By Extropia DaSilva on Feb 10, 2013 at 12:40am

I am fully cognizant of all definitions of religion. All definitions of religion are essentially the same because they are all irrational. If the definition of religion is so loose that anything can be a religion, merely because it makes you feel good or improves the world partially, for example some people may think chocolate is holy, they may religiously be devoted to chocolate, then this tendency to imbue things with religiosity is also identical to the essence of all religions, it is irrational, it is a failure to understand meaning, it is tantamount to stating a cat is a dog because you like dogs, thus if you like something with four legs and a tail it must be a dog even if it is a cat. The principal irrationality is not the mere sloppiness of definition, my prime objection to the taint of religion is the meaning religion holds for people, it is essentially escapism, thus people eat bars of chocolate while watching mindless TV, or they worship Prajāpati or Allah or Zeus instead of addressed real world issues, or they think Buddha has wisdom to impart when in reality Buddhism is merely hand waving no different to spiritualism, or séances.

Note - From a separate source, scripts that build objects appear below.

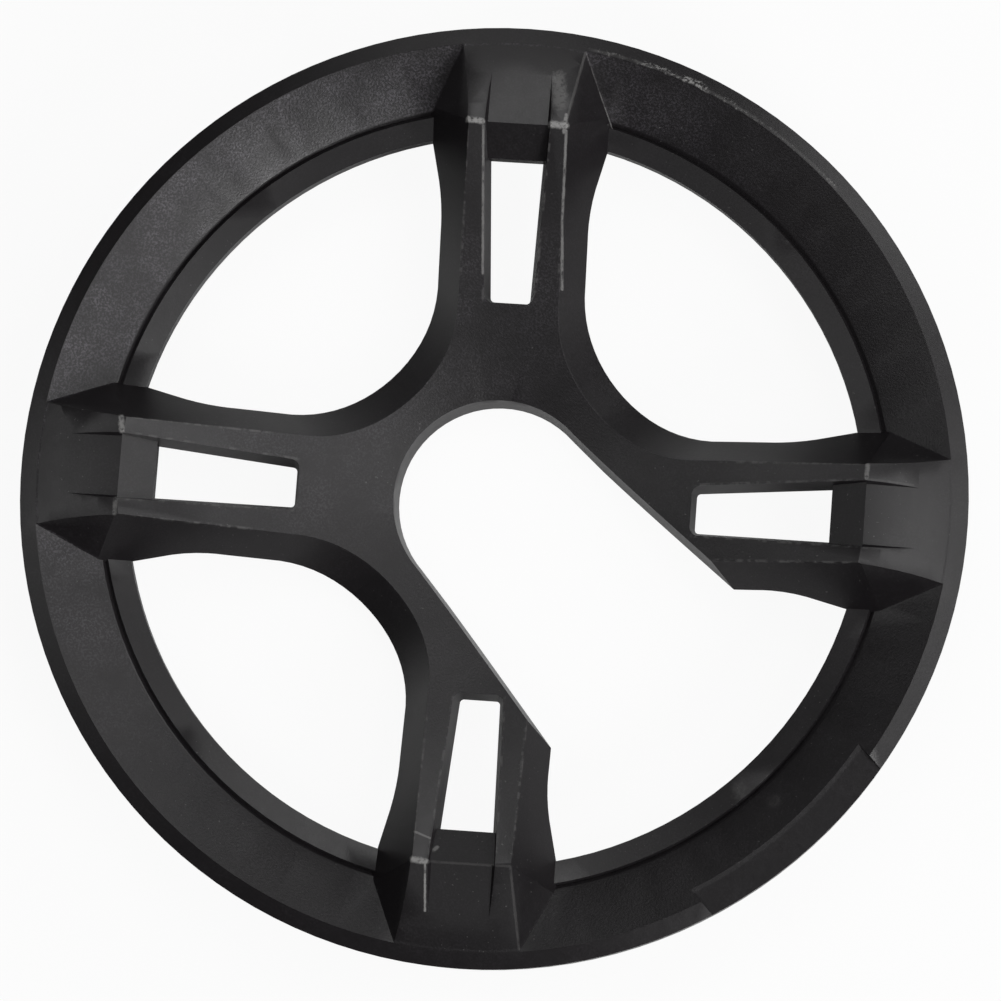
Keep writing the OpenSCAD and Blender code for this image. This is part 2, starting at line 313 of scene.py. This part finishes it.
def plasticMaterial(name, look, marks):
    material = bpy.data.materials.new(name)
    material.use_nodes = True
    tree = material.node_tree
    surface = tree.nodes["Principled BSDF"]
    at = surfacePlaces(tree)

    # grained on the cone and the hub, faintly on the spokes
    onCone = at["aboveCone"].band(-0.45, 0.45, 0.15) * at["r"].band(77.9, 89.2, 0.15)
    onDish = at["aboveDish"].band(-0.30, 0.5, 0.15) * at["r"].rise(73.0, 70.0)
    onHub = onDish * at["r"].rise(60.0, 38.0)
    grain = (onCone + onHub * look["hubGrain"] + onDish * look["spokeGrain"]).atMost(1.0)

    # rubbed wear and painted highlights on edges and the crest, together
    rubbedOrHighlit = strongest([
        streakMarks(at, marks["streaks"]) * at["raised"],
        crestMarks(at, marks),
        railMarks(at, onDish, marks["railStrength"]),
        dotMarks(at, marks["dotStrength"]),
    ])

    # pale dust in the grain, and painted sheen towards the upper left
    dustAndSheen = dustAndSheenCover(at, grain, look) * look["dustAndSheenStrength"]
    base = dustAndSheen.colours("MIX", look["colour"], look["dustAndSheenColour"])
    deep = at["broad"].rise(0.35, 0.68)
    base = deep.colours("MULTIPLY", base, look["deepShare"])
    base = dustMarks(at, marks["spots"]).colours("MIX", base, look["dustColour"])
    # rubbed wear, and painted highlights on edges and the crest, mixed in pale
    base = rubbedOrHighlit.colours("MIX", base, look["wornAndHighlightColour"])

    rough = grain * (look["roughGrain"] - look["roughSatin"]) + look["roughSatin"]
    rough = rough + (at["medium"] - 0.5) * look["roughPatches"] + (at["broad"] - 0.5) * look["roughClouds"]
    rough = rough + rubbedOrHighlit * look["roughWorn"]

    height = (at["fine"] - 0.5) * (grain * (1 - look["smoothGrain"]) + look["smoothGrain"])
    bump = height.put("ShaderNodeBump", None,
                      {"Strength": 1.0, "Distance": look["grainDepth"], "Height": height})

    tree.links.new(base.socket, surface.inputs["Base Color"])
    tree.links.new(rough.socket, surface.inputs["Roughness"])
    tree.links.new(bump.socket, surface.inputs["Normal"])
    surface.inputs["Specular IOR Level"].default_value = look["specular"]
    print("plastic made,", len(tree.nodes), "nodes")
    return material


shell = {
    "edgeWidth": 0.00035,       # rounding of the moulded edges
    "edgeSegments": 2,
    "edgeAngle": 24,            # edges sharper than this are rounded, in degrees
    "mergeWithin": 2e-6,
    "flatWithin": 0.6,          # faces that lie this close to one plane are joined, in degrees
}


# copy of the solid with its doubles merged and its moulded edges rounded
def makeShell(values):
    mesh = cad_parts["guard"].data.copy()
    piece = bpy.data.objects.new("guardShell", mesh)
    bpy.context.scene.collection.objects.link(piece)
    work = bmesh.new()
    work.from_mesh(mesh)
    bmesh.ops.remove_doubles(work, verts=work.verts, dist=values["mergeWithin"])
    bmesh.ops.dissolve_limit(work, angle_limit=math.radians(values["flatWithin"]),
                             verts=work.verts, edges=work.edges)
    work.to_mesh(mesh)
    work.free()
    mesh.materials.clear()
    mesh.materials.append(plasticMaterial("mouldedPlastic", plastic, wearAndHighlights))
    edge = piece.modifiers.new("softEdges", "BEVEL")
    edge.width = values["edgeWidth"]
    edge.segments = values["edgeSegments"]
    edge.limit_method = "ANGLE"
    edge.angle_limit = math.radians(values["edgeAngle"])
    edge.harden_normals = True
    for polygon in mesh.polygons:
        polygon.use_smooth = True
    mesh.set_sharp_from_angle(angle=math.radians(values["edgeAngle"]))
    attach(piece, "root")
    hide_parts("guard")
    print("shell made,", len(mesh.polygons), "faces before rounding")


# metres and degrees: the camera looks down the axis, tilted right and down, then slid to frame it
camera = {
    "distance": 0.9742, "target": 0.009, "slideX": 0.001751, "slideY": 0.001517,
    "turn": 4.02, "tiltRight": 3.73, "tiltDown": 7.92,
    "lens": 180.1, "sensor": 36.0,      # mm
}


def makeCamera(values):
    turn = math.radians(values["turn"])
    imageRight = Vector((math.cos(turn), math.sin(turn), 0))
    imageDown = Vector((math.sin(turn), -math.cos(turn), 0))
    towards = (imageRight * math.tan(math.radians(values["tiltRight"]))
               + imageDown * math.tan(math.radians(values["tiltDown"])) + Vector((0, 0, 1))).normalized()
    tilt = Vector((0, 0, 1)).rotation_difference(towards)
    right = tilt @ imageRight
    down = tilt @ imageDown
    place = Vector((0, 0, values["target"])) + right * values["slideX"] + down * values["slideY"] \
        + towards * values["distance"]
    data = bpy.data.cameras.new("camera")
    data.lens = values["lens"]
    data.sensor_width = values["sensor"]
    data.sensor_fit = "AUTO"
    data.clip_start = 0.05
    data.clip_end = 10.0
    view = bpy.data.objects.new("camera", data)
    axes = Matrix((right, -down, towards)).transposed()
    view.matrix_world = Matrix.Translation(place) @ axes.to_4x4()
    bpy.context.scene.collection.objects.link(view)
    bpy.context.scene.camera = view
    print("camera placed")


studio = {
    "world": 0.03,
    "seenSky": 0.97,        # what the camera sees of the world
    "floorZ": -0.0113,
    "floorSize": 1.6,
    "floorColour": (0.86, 0.86, 0.86),
    "floorRough": 0.9,
    "floorSpecular": 0.1,
    "seenWhite": 0.93,      # share of the floor's white that the camera sees unshaded
    "lampDistance": 1.1,
    # name, direction the light comes from (azimuth, elevation), size, watts
    "lamps": [
        ("keyRight", -46, 26, 0.45, 7.2),
        ("highRight", -2, 60, 0.6, 2.2),
        ("right", 14, 32, 0.5, 1.15),
        ("corner", 50, 33, 0.5, 1.3),
        ("top", 88, 60, 0.5, 1.5),
        ("topLow", 100, 34, 0.5, 0.45),
        ("leftHigh", 185, 60, 0.6, 0.6),
        ("left", 176, 44, 0.5, 0.62),
        ("bottomHigh", 262, 70, 0.5, 0.35),
    ],
}


# white to the camera, and faint light on the object
def makeWorld(values):
    world = bpy.data.worlds.new("studioWorld")
    world.use_nodes = True
    tree = world.node_tree
    sky = tree.nodes["Background"]
    sky.inputs["Color"].default_value = (1, 1, 1, 1)
    cameraRay = Wire(tree).put("ShaderNodeLightPath")
    strength = cameraRay * (values["seenSky"] - values["world"]) + values["world"]
    tree.links.new(strength.socket, sky.inputs["Strength"])
    bpy.context.scene.world = world


def makeLamps(values):
    for name, azimuth, elevation, size, watts in values["lamps"]:
        a = math.radians(azimuth)
        e = math.radians(elevation)
        data = bpy.data.lights.new(name, "AREA")
        data.shape = "DISK"
        data.size = size
        data.energy = watts
        lamp = bpy.data.objects.new(name, data)
        place = Vector((math.cos(a) * math.cos(e), math.sin(a) * math.cos(e), math.sin(e))) \
            * values["lampDistance"]
        facing = place.to_track_quat("Z", "Y").to_matrix().to_4x4()
        lamp.matrix_world = Matrix.Translation(place) @ facing
        bpy.context.scene.collection.objects.link(lamp)


# pale floor that keeps the guard's shadow and is nearly white to the camera
def makeFloor(values):
    half = values["floorSize"] / 2
    corners = [(-half, -half), (half, -half), (half, half), (-half, half)]
    mesh = bpy.data.meshes.new("floor")
    mesh.from_pydata([(x, y, values["floorZ"]) for x, y in corners], [], [(0, 1, 2, 3)])
    floor = bpy.data.objects.new("floor", mesh)
    bpy.context.scene.collection.objects.link(floor)
    material = bpy.data.materials.new("paleFloor")
    material.use_nodes = True
    tree = material.node_tree
    surface = tree.nodes["Principled BSDF"]
    surface.inputs["Base Color"].default_value = (*values["floorColour"], 1)
    surface.inputs["Roughness"].default_value = values["floorRough"]
    surface.inputs["Specular IOR Level"].default_value = values["floorSpecular"]
    seen = Wire(tree).put("ShaderNodeLightPath") * values["seenWhite"]
    white = seen.put("ShaderNodeEmission", None, {"Color": (1, 1, 1, 1), "Strength": 1.0})
    mixed = seen.put("ShaderNodeMixShader", None, {0: seen, 1: Wire(tree, surface.outputs[0]), 2: white})
    tree.links.new(mixed.socket, tree.nodes["Material Output"].inputs["Surface"])
    mesh.materials.append(material)


makeShell(shell)
makeCamera(camera)
makeWorld(studio)
makeLamps(studio)
makeFloor(studio)
print("studio made")
bpy.context.scene.view_settings.view_transform = "Standard"
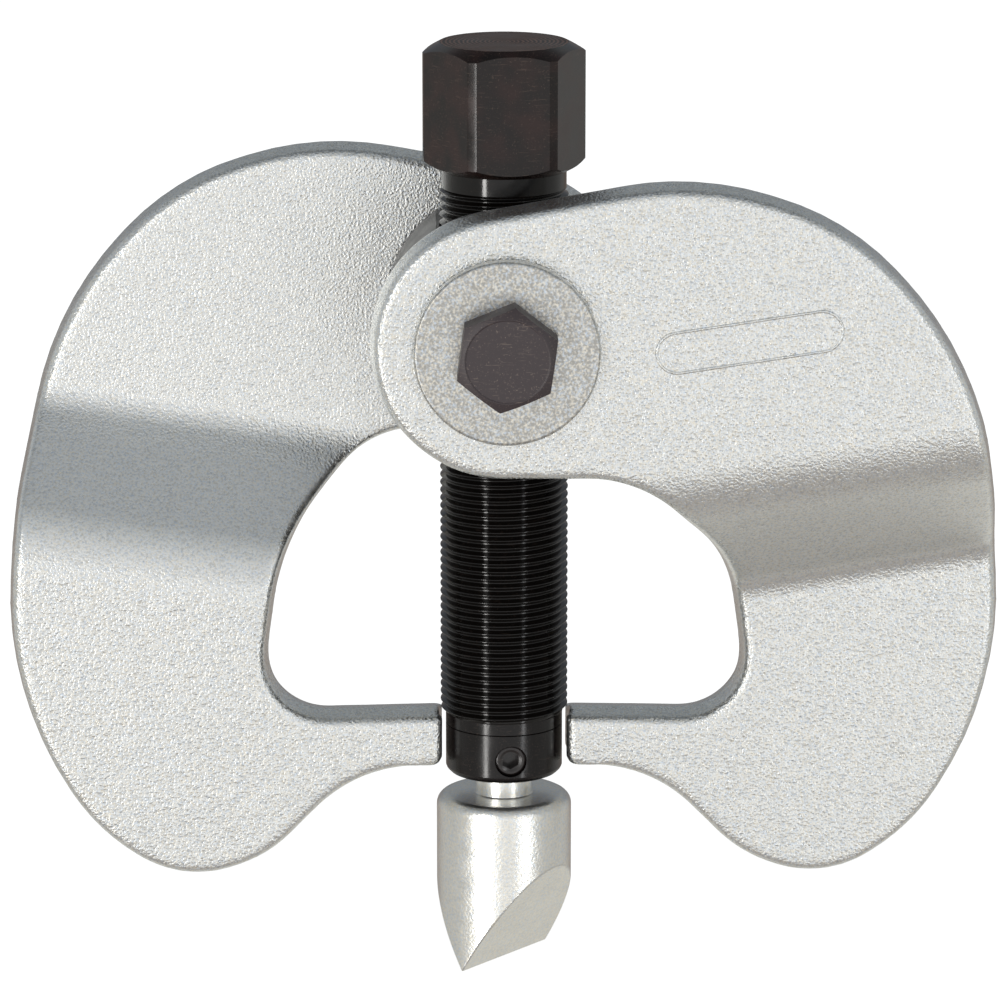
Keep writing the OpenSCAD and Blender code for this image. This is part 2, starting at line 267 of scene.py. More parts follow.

The magical fantasy of all religions, the escapist nature of the belief, it is irrational. If something improves the world then it improves the world, there is no need to call it a religion if it is not a religion but sadly there is a tendency to imbue the truth of reality with otherworldly fantasy, religions distort reality, thus the planets and stars can reveal our future if we can read the Star Signs, or people think the Singularity or Transhumanism is religious.

I could modify you final sentence Extropia thus:

“Like God, the transcendent/ineffable Chocolate is a symbol of our perpetual desire to progress toward a state of holiness.”

Or “Like God, the transcendent/ineffable Beyoncé performing at the Super Bowl is a symbol of our perpetual desire to progress toward a state of holiness.”

Or “Like God, the transcendent/ineffable President Obama is a symbol of our perpetual desire to progress toward a state of holiness.”

This the irrationality of God, of all religious yearning. It is escapism, it is distortion of reality, it is a confusion of meanings, thus archetypal religious people define life as creationism instead of evolution but that’s only a metaphor regarding the entire field of religions belief.

By Singularity Utopia on Feb 10, 2013 at 5:31am

I notice that every one of your modifications contains the word ‘God’. Why is that? I suspect it is because you believe religion to be synonymous with a belief in some kind of supreme being. But not all religions are theistic. As Armstrong wrote in ‘the history of God’, “humanism is itself a religion without God..Our own secular ideal has its own disciplines of mind and heart and gives people the means of finding truth in the ultimate meaning of human life that were once provided by the more conventional religions”.

So, quite frankly, I doubt the truth of your opening remark in your last reply.

By and large I do not think the world’s religions have come up with interesting answers (which is not to say there is nothing useful to be learned by studying the teachings of Jesus or Buddha etc) but I do think people of faith ask legitimate questions, such as ‘is there a reason I exist?’, ‘is there such a thing as objective evil?’ and ‘why is there someting rather than nothing’? It seems to me that believing ANY human-derived system can find definitive answers to such questions has to be taken on faith rather than certainty.